DATA PROVIDED:
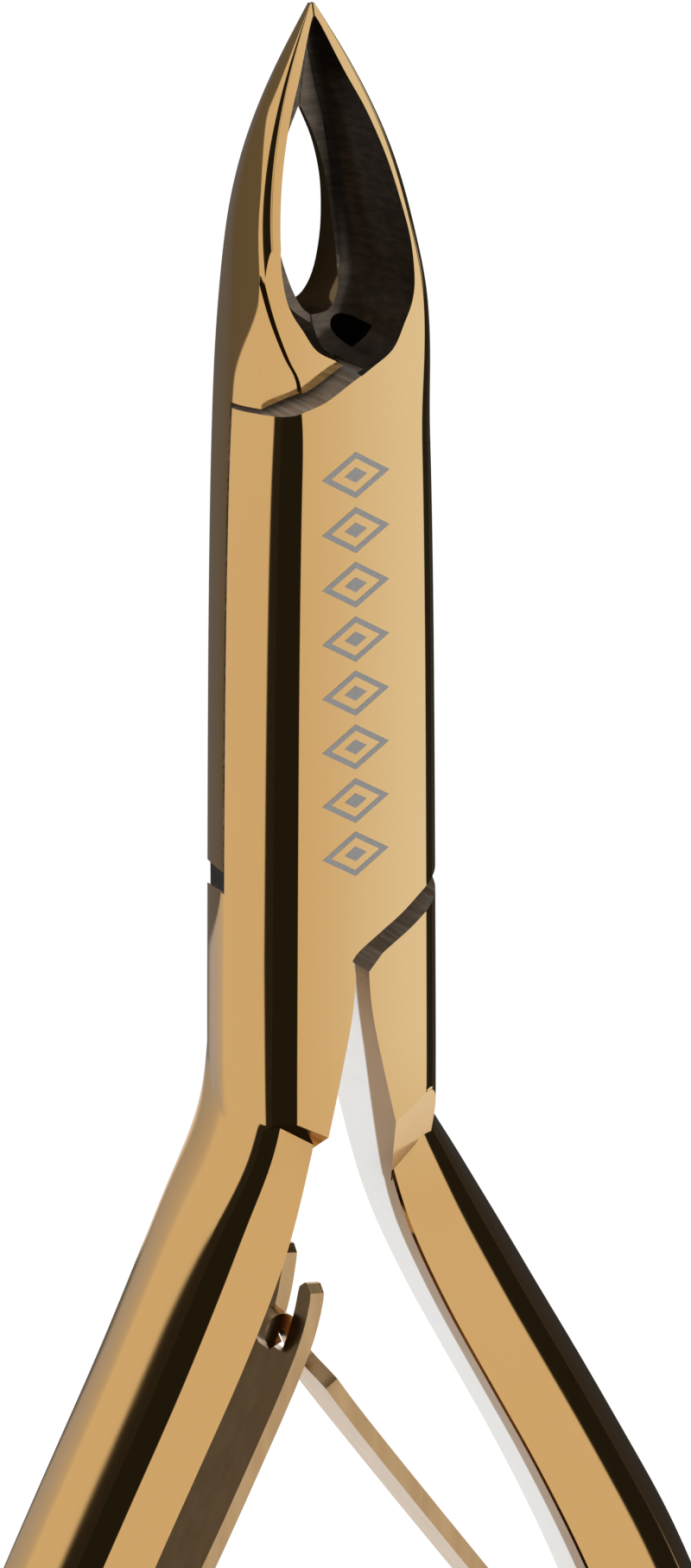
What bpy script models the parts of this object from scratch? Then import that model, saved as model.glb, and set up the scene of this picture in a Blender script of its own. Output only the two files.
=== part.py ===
"""Cuticle nipper with a riveted lap joint and two interlocking leaf springs.

It lies flat with the jaws towards +Y. The rivet's axis is Z and passes through X = Y = 0, and
the back faces lie on Z = 0. Each lever crosses over at the lap: the front lever is the left
handle, the front lap plate and the right jaw, and the rear lever is the other three.
"""

import math

import bmesh
import bpy
import numpy as np
from mathutils import Matrix

MM = 0.001

# Body and jaws
THICK = 7.0  # through the lap joint
MID = THICK / 2
BODY_END = -24.5
TIP_Y = 28.95
TIP_Z = 2.75
# Half width, front face and back face of the body against Y
HALF_WIDTH = [(BODY_END, 4.95), (-20.0, 5.05), (-12.0, 4.98), (0.0, 4.82), (8.0, 4.62), (13.0, 4.38),
              (17.0, 4.12), (20.0, 3.82), (22.5, 3.26), (24.5, 2.52), (26.5, 1.56), (28.1, 0.64),
              (TIP_Y, 0.12)]
FRONT_Z = [(BODY_END, THICK), (12.0, THICK), (14.5, 6.82), (16.5, 6.3), (18.5, 5.55), (20.0, 5.1),
           (22.0, 4.62), (24.0, 4.12), (26.0, 3.6), (TIP_Y, TIP_Z + 0.12)]
BACK_Z = [(BODY_END, 0.0), (12.0, 0.0), (14.5, 0.08), (17.0, 0.32), (20.0, 0.72), (24.0, 1.42),
          (TIP_Y, TIP_Z - 0.12)]
# Share of the half width that is flat in front, and of the one that is flat behind
FRONT_FLAT = [(BODY_END, 0.63), (11.0, 0.63), (14.5, 0.72), (18.0, 0.86), (TIP_Y, 0.86)]
BACK_FLAT = 0.63
# The left jaw is cut down beside the opposite lap plate: height at its upper end, and rise towards
# the plate
LEFT_JAW_FRONT_Z = 5.31
JAW_CAP_Y = 19.25
JAW_CAP_RISE = 0.06
# Outer edge of the flat left on the jaw's front there, and the slope that falls away outside it
HEEL_EDGE = [(-2.2, 12.0), (-2.3, 13.4), (-2.8, 14.5), (-3.35, 16.0), (-3.75, 17.5), (-4.1, 19.2)]
HEEL_DROP = 0.2
HEEL_SLOPE = 0.06

# Lap joint
LAP_GAP = 0.16
SHOULDER_GAP = 0.24
EDGE_GAP = 0.04  # between each cutting edge and the middle
RIVET_R = 2.1
RIVET_FIT = 0.06
RIVET_SKIN = 0.6  # solid metal left over the rivet's front end
# Upper edge of the front lap plate, from the left side to the root of the right jaw
PLATE_TOP = [(-6.6, 11.1), (-5.4, 11.7), (-4.2, 12.17), (-3.0, 12.5), (-1.8, 12.8), (-0.6, 13.4),
             (0.3, 13.85)]
# Lower edge of the front lap plate, from the right side to the mouth of the handles
PLATE_FOOT = [(6.6, -8.2), (4.9, -8.9), (3.7, -9.59), (2.16, -10.86), (1.06, -11.57), (-0.1, -12.3),
              (-0.5, -12.7)]
FOOT_GAP = 0.9  # between that edge and the shoulder of the opposite handle

# Hollow ground into the front of the jaws, right half, from the heel to the tip
HOLLOW = [(0.0, 13.7), (0.6, 14.0), (1.7, 14.6), (2.45, 15.6), (3.0, 16.4), (3.32, 17.3), (3.46, 18.7),
          (3.3, 20.1), (2.82, 22.2), (2.06, 24.3), (1.16, 26.1), (0.34, 27.9), (0.0, 28.5)]
# Share of that width taken on the left and on the right
HOLLOW_SHARES = {-1: 0.87, 1: 0.94}
HOLLOW_FLOOR = [(13.0, 3.0), (15.5, 2.7), (17.5, 1.9), (20.0, 1.35), (24.0, 1.7), (TIP_Y, TIP_Z)]
HOLLOW_MID_Y = 20.5
# Sections of the hollow from its floor up: width and length of the outline, and height from floor
# to front
HOLLOW_SECTIONS = [(0.01, 0.6, 0.0), (0.6, 0.6, 0.0), (0.78, 0.78, 0.1), (0.91, 0.91, 0.35),
                   (1.0, 1.0, 0.9), (1.05, 1.05, 1.5)]
# Slot between the jaws behind the cutting edges, round from the heel, by the right jaw
RELIEF = [(0.0, 15.3), (0.9, 15.45), (1.5, 16.4), (1.75, 18.0), (1.7, 19.6), (1.45, 21.1), (0.9, 22.7),
          (0.0, 24.4), (-0.62, 22.6), (-0.98, 21.0), (-1.1, 19.6), (-1.0, 18.1), (-0.75, 16.6),
          (-0.4, 15.7)]
# Blind hole where the right jaw leaves the lap plate
HEEL_HOLE = (1.33, 14.63)
HEEL_HOLE_R = 0.65
HEEL_HOLE_Z = 1.0

# Handles: X of the inner and the outer side of the right one against Y
INNER_X = [(-12.7, 0.34), (-14.5, 0.42), (-17.5, 1.0), (-21.5, 1.95), (-26.0, 3.2), (-30.5, 5.15),
           (-36.0, 8.05), (-40.0, 10.2), (-46.0, 13.1), (-52.0, 15.55), (-58.0, 17.35), (-66.0, 18.6),
           (-74.0, 18.55), (-82.0, 17.1), (-87.0, 15.6)]
OUTER_X = [(-16.0, 4.7), (-19.6, 4.9), (-21.6, 5.45), (-24.0, 6.85), (-26.4, 8.1), (-31.5, 10.65),
           (-36.6, 13.35), (-41.0, 15.65), (-46.5, 18.45), (-52.0, 20.75), (-58.0, 22.65), (-66.0, 24.0),
           (-74.0, 24.05), (-82.0, 22.75), (-87.0, 21.4)]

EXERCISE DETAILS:
Please repeat the listing exactly, with nothing left out.

OUTPUT BELOW:
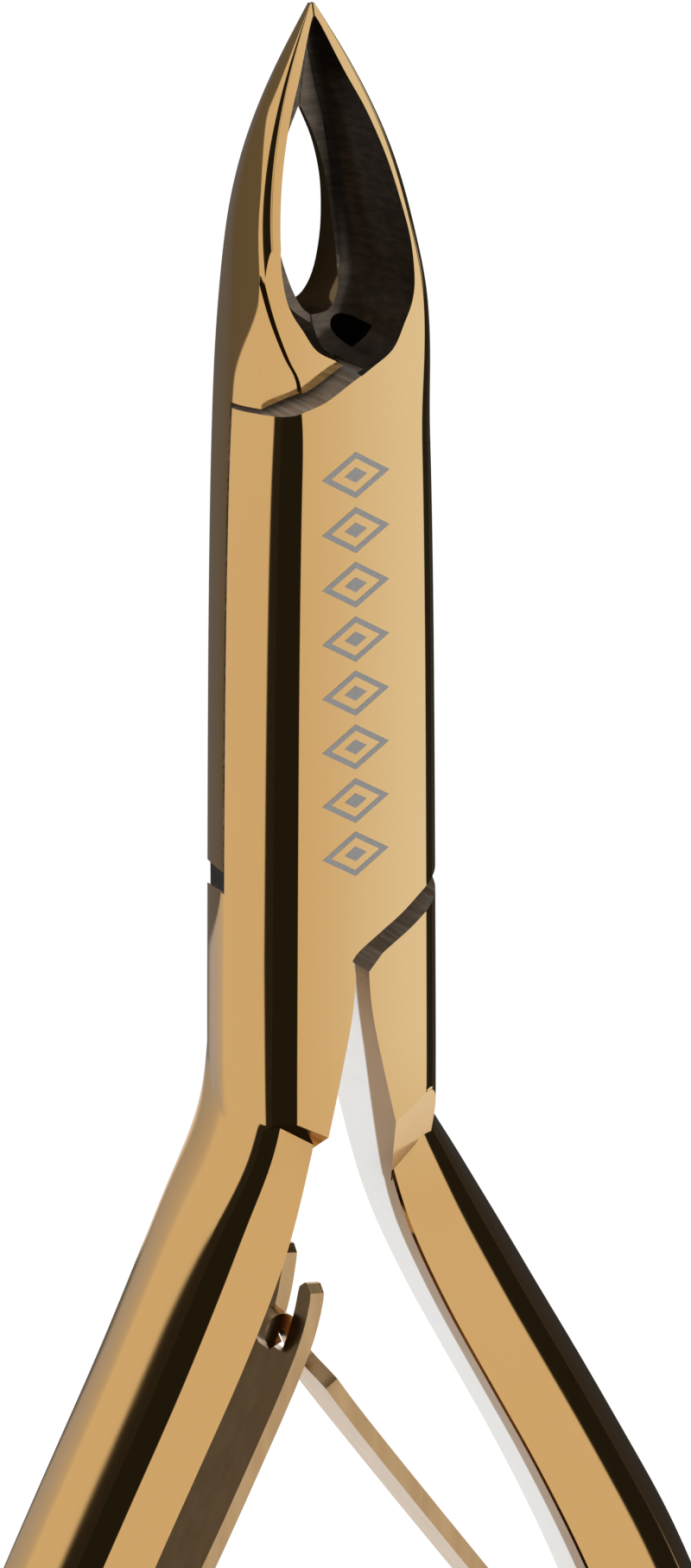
What bpy script models the parts of this object from scratch? Then import that model, saved as model.glb, and set up the scene of this picture in a Blender script of its own. Output only the two files.
=== part.py ===
"""Cuticle nipper with a riveted lap joint and two interlocking leaf springs.

It lies flat with the jaws towards +Y. The rivet's axis is Z and passes through X = Y = 0, and
the back faces lie on Z = 0. Each lever crosses over at the lap: the front lever is the left
handle, the front lap plate and the right jaw, and the rear lever is the other three.
"""

import math

import bmesh
import bpy
import numpy as np
from mathutils import Matrix

MM = 0.001

# Body and jaws
THICK = 7.0  # through the lap joint
MID = THICK / 2
BODY_END = -24.5
TIP_Y = 28.95
TIP_Z = 2.75
# Half width, front face and back face of the body against Y
HALF_WIDTH = [(BODY_END, 4.95), (-20.0, 5.05), (-12.0, 4.98), (0.0, 4.82), (8.0, 4.62), (13.0, 4.38),
              (17.0, 4.12), (20.0, 3.82), (22.5, 3.26), (24.5, 2.52), (26.5, 1.56), (28.1, 0.64),
              (TIP_Y, 0.12)]
FRONT_Z = [(BODY_END, THICK), (12.0, THICK), (14.5, 6.82), (16.5, 6.3), (18.5, 5.55), (20.0, 5.1),
           (22.0, 4.62), (24.0, 4.12), (26.0, 3.6), (TIP_Y, TIP_Z + 0.12)]
BACK_Z = [(BODY_END, 0.0), (12.0, 0.0), (14.5, 0.08), (17.0, 0.32), (20.0, 0.72), (24.0, 1.42),
          (TIP_Y, TIP_Z - 0.12)]
# Share of the half width that is flat in front, and of the one that is flat behind
FRONT_FLAT = [(BODY_END, 0.63), (11.0, 0.63), (14.5, 0.72), (18.0, 0.86), (TIP_Y, 0.86)]
BACK_FLAT = 0.63
# The left jaw is cut down beside the opposite lap plate: height at its upper end, and rise towards
# the plate
LEFT_JAW_FRONT_Z = 5.31
JAW_CAP_Y = 19.25
JAW_CAP_RISE = 0.06
# Outer edge of the flat left on the jaw's front there, and the slope that falls away outside it
HEEL_EDGE = [(-2.2, 12.0), (-2.3, 13.4), (-2.8, 14.5), (-3.35, 16.0), (-3.75, 17.5), (-4.1, 19.2)]
HEEL_DROP = 0.2
HEEL_SLOPE = 0.06

# Lap joint
LAP_GAP = 0.16
SHOULDER_GAP = 0.24
EDGE_GAP = 0.04  # between each cutting edge and the middle
RIVET_R = 2.1
RIVET_FIT = 0.06
RIVET_SKIN = 0.6  # solid metal left over the rivet's front end
# Upper edge of the front lap plate, from the left side to the root of the right jaw
PLATE_TOP = [(-6.6, 11.1), (-5.4, 11.7), (-4.2, 12.17), (-3.0, 12.5), (-1.8, 12.8), (-0.6, 13.4),
             (0.3, 13.85)]
# Lower edge of the front lap plate, from the right side to the mouth of the handles
PLATE_FOOT = [(6.6, -8.2), (4.9, -8.9), (3.7, -9.59), (2.16, -10.86), (1.06, -11.57), (-0.1, -12.3),
              (-0.5, -12.7)]
FOOT_GAP = 0.9  # between that edge and the shoulder of the opposite handle

# Hollow ground into the front of the jaws, right half, from the heel to the tip
HOLLOW = [(0.0, 13.7), (0.6, 14.0), (1.7, 14.6), (2.45, 15.6), (3.0, 16.4), (3.32, 17.3), (3.46, 18.7),
          (3.3, 20.1), (2.82, 22.2), (2.06, 24.3), (1.16, 26.1), (0.34, 27.9), (0.0, 28.5)]
# Share of that width taken on the left and on the right
HOLLOW_SHARES = {-1: 0.87, 1: 0.94}
HOLLOW_FLOOR = [(13.0, 3.0), (15.5, 2.7), (17.5, 1.9), (20.0, 1.35), (24.0, 1.7), (TIP_Y, TIP_Z)]
HOLLOW_MID_Y = 20.5
# Sections of the hollow from its floor up: width and length of the outline, and height from floor
# to front
HOLLOW_SECTIONS = [(0.01, 0.6, 0.0), (0.6, 0.6, 0.0), (0.78, 0.78, 0.1), (0.91, 0.91, 0.35),
                   (1.0, 1.0, 0.9), (1.05, 1.05, 1.5)]
# Slot between the jaws behind the cutting edges, round from the heel, by the right jaw
RELIEF = [(0.0, 15.3), (0.9, 15.45), (1.5, 16.4), (1.75, 18.0), (1.7, 19.6), (1.45, 21.1), (0.9, 22.7),
          (0.0, 24.4), (-0.62, 22.6), (-0.98, 21.0), (-1.1, 19.6), (-1.0, 18.1), (-0.75, 16.6),
          (-0.4, 15.7)]
# Blind hole where the right jaw leaves the lap plate
HEEL_HOLE = (1.33, 14.63)
HEEL_HOLE_R = 0.65
HEEL_HOLE_Z = 1.0

# Handles: X of the inner and the outer side of the right one against Y
INNER_X = [(-12.7, 0.34), (-14.5, 0.42), (-17.5, 1.0), (-21.5, 1.95), (-26.0, 3.2), (-30.5, 5.15),
           (-36.0, 8.05), (-40.0, 10.2), (-46.0, 13.1), (-52.0, 15.55), (-58.0, 17.35), (-66.0, 18.6),
           (-74.0, 18.55), (-82.0, 17.1), (-87.0, 15.6)]
OUTER_X = [(-16.0, 4.7), (-19.6, 4.9), (-21.6, 5.45), (-24.0, 6.85), (-26.4, 8.1), (-31.5, 10.65),
           (-36.6, 13.35), (-41.0, 15.65), (-46.5, 18.45), (-52.0, 20.75), (-58.0, 22.65), (-66.0, 24.0),
           (-74.0, 24.05), (-82.0, 22.75), (-87.0, 21.4)]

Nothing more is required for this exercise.